33. The rod-type solid-state laser system according to claim 32, wherein an internal aperture for limiting the diameter of a laser beam is provided at a position between the rod-type solid-state laser medium and the partially reflecting mirror, and the first reference plane is set at the position of the internal aperture.

34. The rod-type solid-state laser system according to claim 32, wherein an internal aperture for limiting the diameter of a laser beam is provided at a position between the rod-type solid-state laser medium and the totally reflecting mirror, and the first reference plane is set at a position that, toward the rod-type solid-state laser medium, is apart from the partially reflecting mirror by the same distance as that between the internal aperture and the totally reflecting mirror.

35. The rod-type solid-state laser system according to claim 32, wherein an aperture is arranged at the position of the second reference plane.

36. The rod-type solid-state laser system according to claim 35, wherein the opening diameter of the aperture is approximately the same as the opening diameter of the internal aperture.

37. The rod-type solid-state laser system according to claim 32, wherein the rod-type solid-state laser medium is singular.

38. The rod-type solid-state laser system according to claim 32, comprising at least one more rod-type solid-state laser media.

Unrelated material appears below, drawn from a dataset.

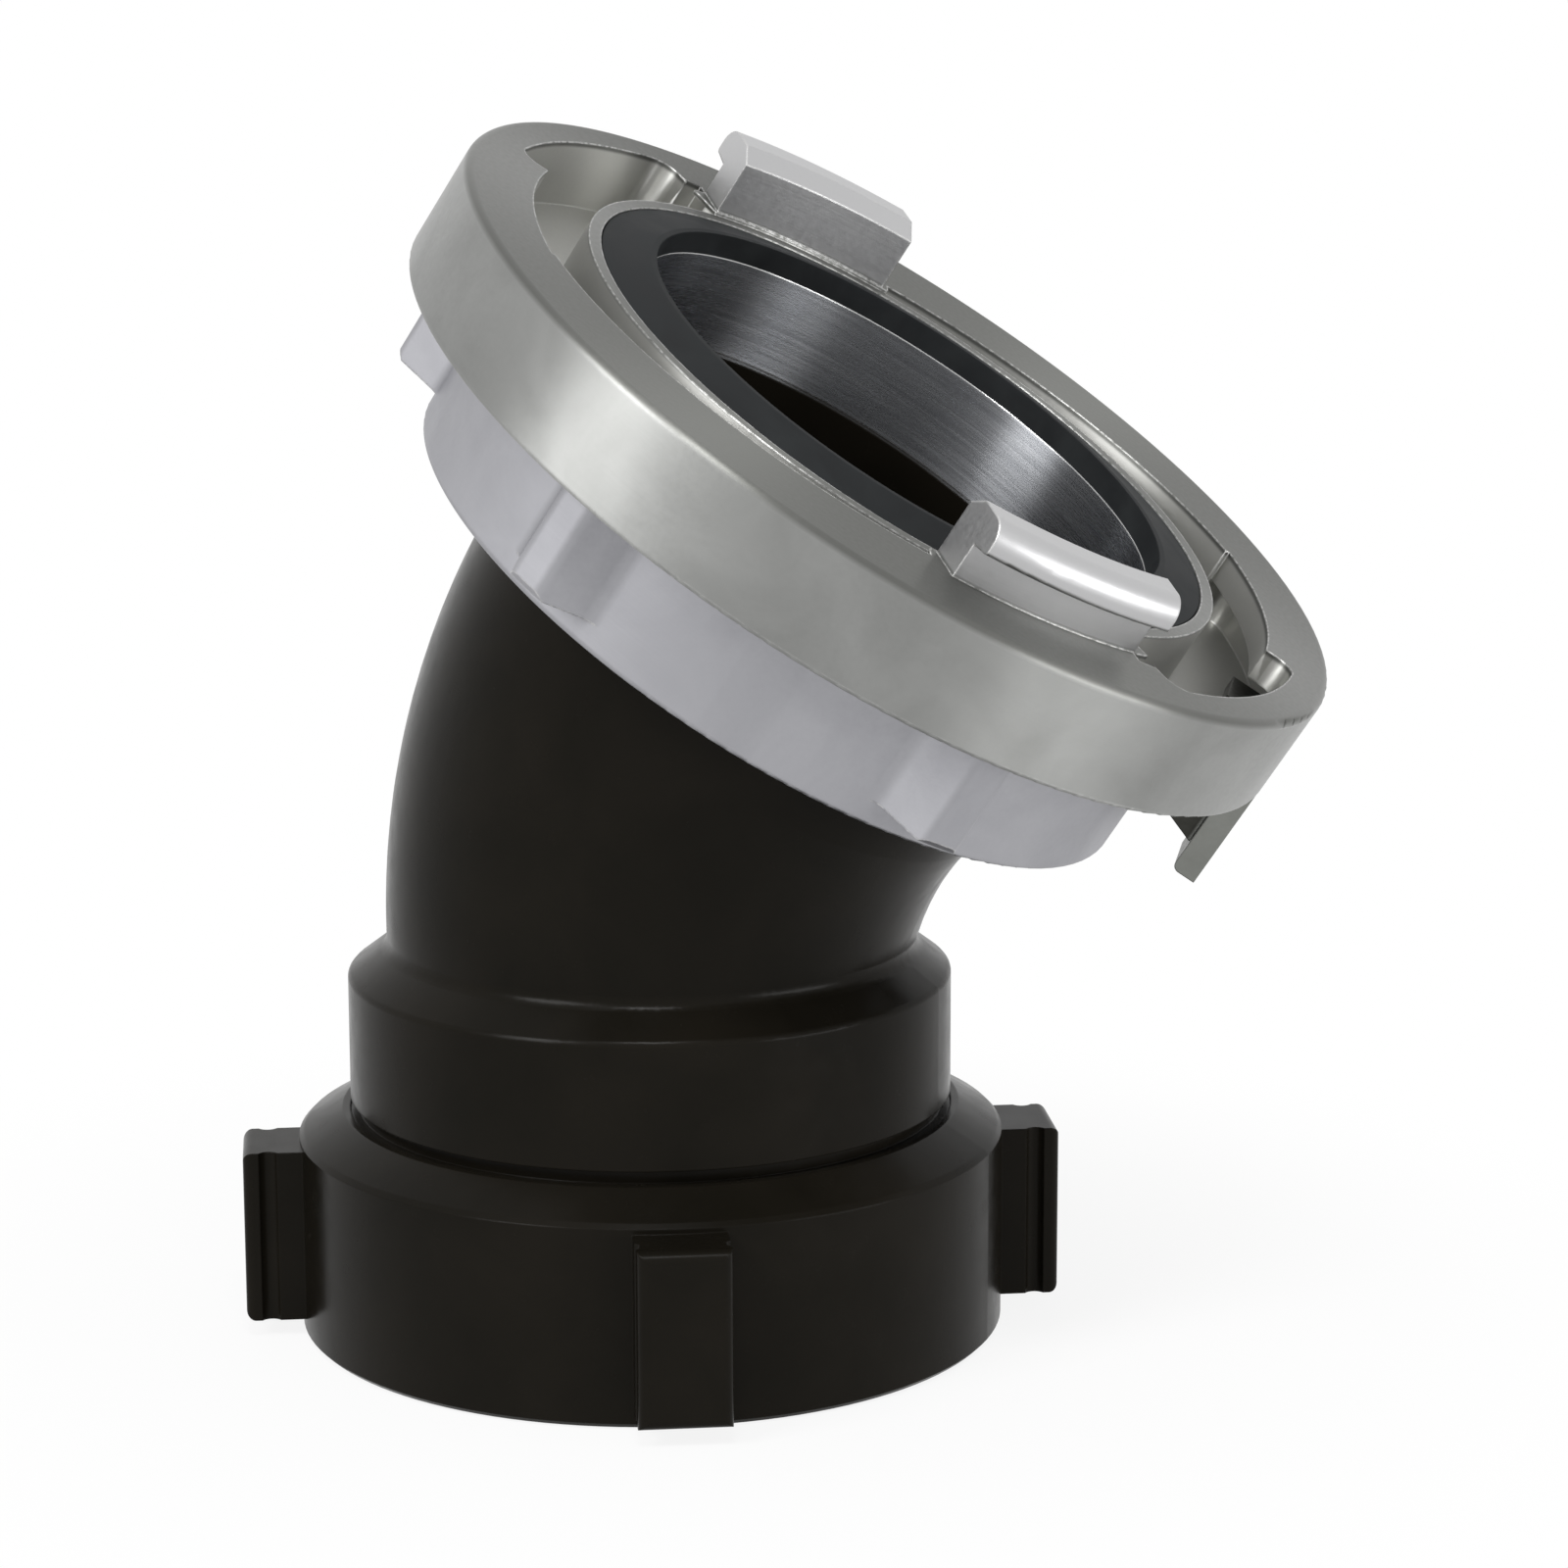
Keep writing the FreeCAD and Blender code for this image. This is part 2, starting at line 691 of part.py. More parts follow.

39. A rod-type solid-state laser system in which rod-type solid-state laser media are provided each spaced evenly apart from one another, a totally reflecting mirror formed of a plane mirror is arranged at a position that is apart from the outer endface of the rod-type solid-state laser medium arranged at an endmost position, by approximately half the distance by which the rod-type solid-state laser media are each spaced apart from one another, a partially reflecting mirror formed of a plane mirror is arranged at the approximately middle position between two arbitrary neighboring ones of the rod-type solid-state laser media, thereby configuring an optical resonator defined by the totally reflecting mirror and the partially reflecting mirror, a laser beam emitted from the optical resonator is amplified by the rod-type solid-state laser media, utilized as amplifiers, other than the rod-type solid-state laser medium utilized for the optical resonator, and by means of a relay lens and a coupling lens, the laser beam is made to enter an optical fiber, wherein a virtual partially reflecting mirror is assumed at a position that is apart from the emitting-side endface of the rod-type solid-state laser medium situated at the laser-beam emitting end, by approximately half the distance by which the rod-type solid-state laser media are each spaced apart from one another, a first reference plane is set at an arbitrary position between the endface, of the rod-type solid-state laser medium arranged close to the virtual partially reflecting mirror, that opposes the virtual partially reflecting mirror and the middle point of said rod-type solid-state laser medium, a second reference plane is set at a position that is optically symmetric with the first reference plane, with respect to the virtual partially reflecting mirror, the relay lens is arranged at a position at which the relay lens transfers the first reference plane onto a first image plane and transfers the second reference plane onto the coupling lens, and the coupling lens is arranged at a position at which the coupling lens transfers the first image plane onto the endface of the optical fiber.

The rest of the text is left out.